* begin *

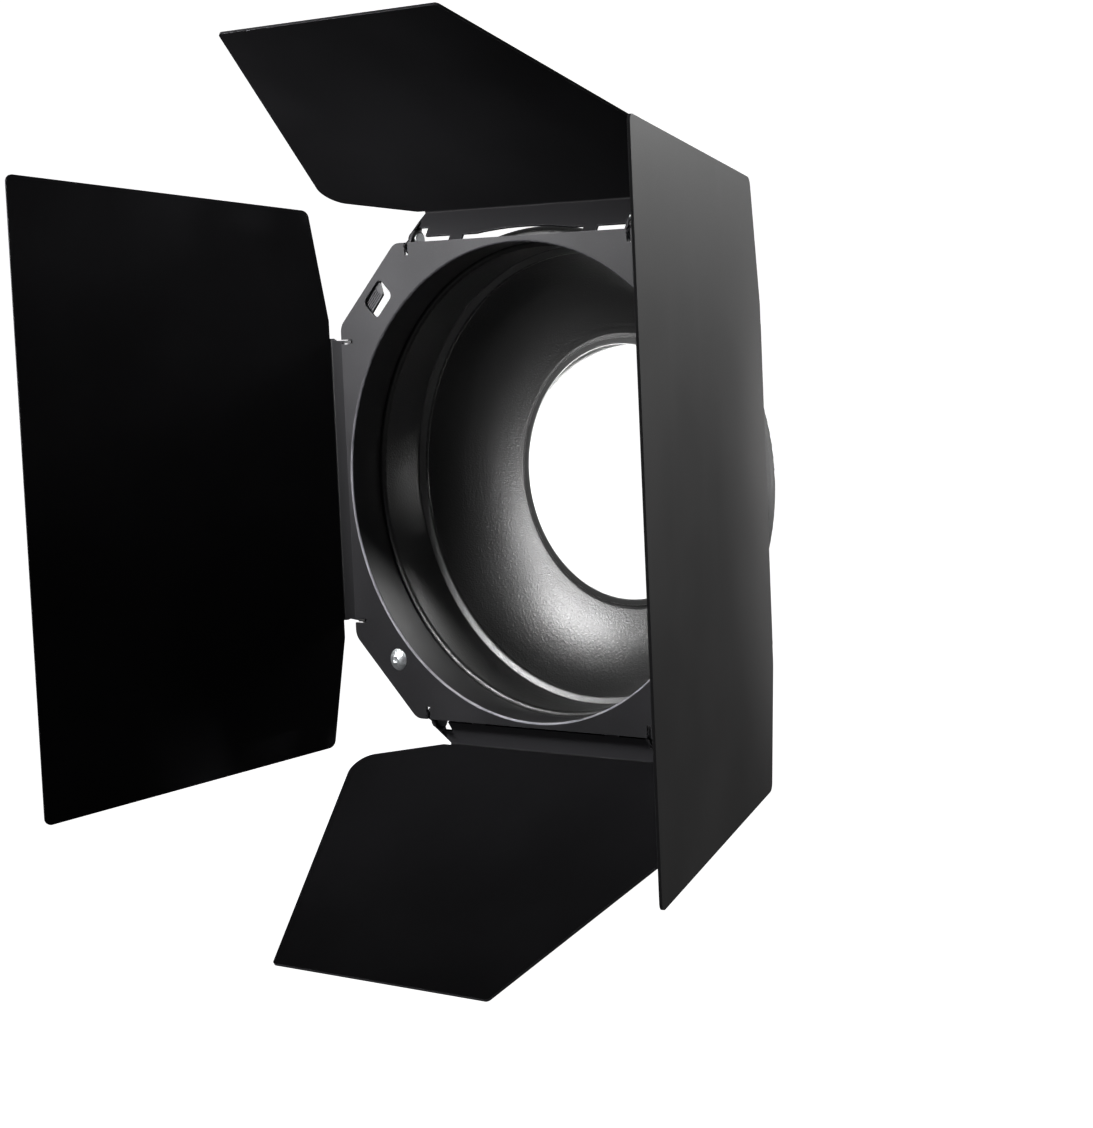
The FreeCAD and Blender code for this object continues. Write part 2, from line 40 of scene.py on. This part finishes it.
# Camera, as seen from the beam's side: a long lens, a little above the axis and slightly rolled
PLATE_FRONT = Vector((0, -64 * MM, 0))
CAMERA_AZIMUTH = math.radians(41.0)
CAMERA_ELEVATION = math.radians(5.37)
CAMERA_ROLL = math.radians(-2.55)
CAMERA_DISTANCE = 1062.2 * MM
CAMERA_ASIDE = 8.35 * MM
CAMERA_BELOW = 29.87 * MM
LENS_MM = 90.75

# Places on the part that its finishes follow
BORE_R = 49.6 * MM            # of the bayonet ring
COLLAR_R = 90.1 * MM          # of the inside of the frame's collar
OPENING_R = 90.4 * MM         # of the middle of the frame's rolled edge
OPENING_Y = -63.8 * MM
JOGGLE_Y = -26.9 * MM         # of the middle of the dish's joggle

# Each leaf: the way its inner face looks when straight ahead, the greys of its panel's outside and
# of its strip, and how strongly the outside shines
LEAVES = {"top": dict(inner=(0, 0, -1), panel=0.012, strip=0.008, specular=0.08),
          "right": dict(inner=(-1, 0, 0), panel=0.014, strip=0.014, specular=0.38),
          "bottom": dict(inner=(0, 0, 1), panel=0.014, strip=0.055, specular=0.38),
          "left": dict(inner=(1, 0, 0), panel=0.014, strip=0.013, specular=0.42)}

COOL = (0.98, 0.96, 1.06)     # tints of the greys
WARM = (1.04, 0.99, 1.0)
ZINC = (0.97, 1.0, 1.03)


# Node helpers

def add(tree, kind, inputs=None, **settings):
    """A shader node with its settings made and its inputs set or linked."""
    made = tree.nodes.new("ShaderNode" + kind)
    for key, value in settings.items():
        setattr(made, key, value)
    for key, value in (inputs or {}).items():
        if isinstance(value, bpy.types.NodeSocket):
            tree.links.new(value, made.inputs[key])
        else:
            made.inputs[key].default_value = value
    return made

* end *

Identify every line holding the word "from" and copy it out.

The FreeCAD and Blender code for this object continues. Write part 2, from line 40 of scene.py on. This part finishes it.
# Camera, as seen from the beam's side: a long lens, a little above the axis and slightly rolled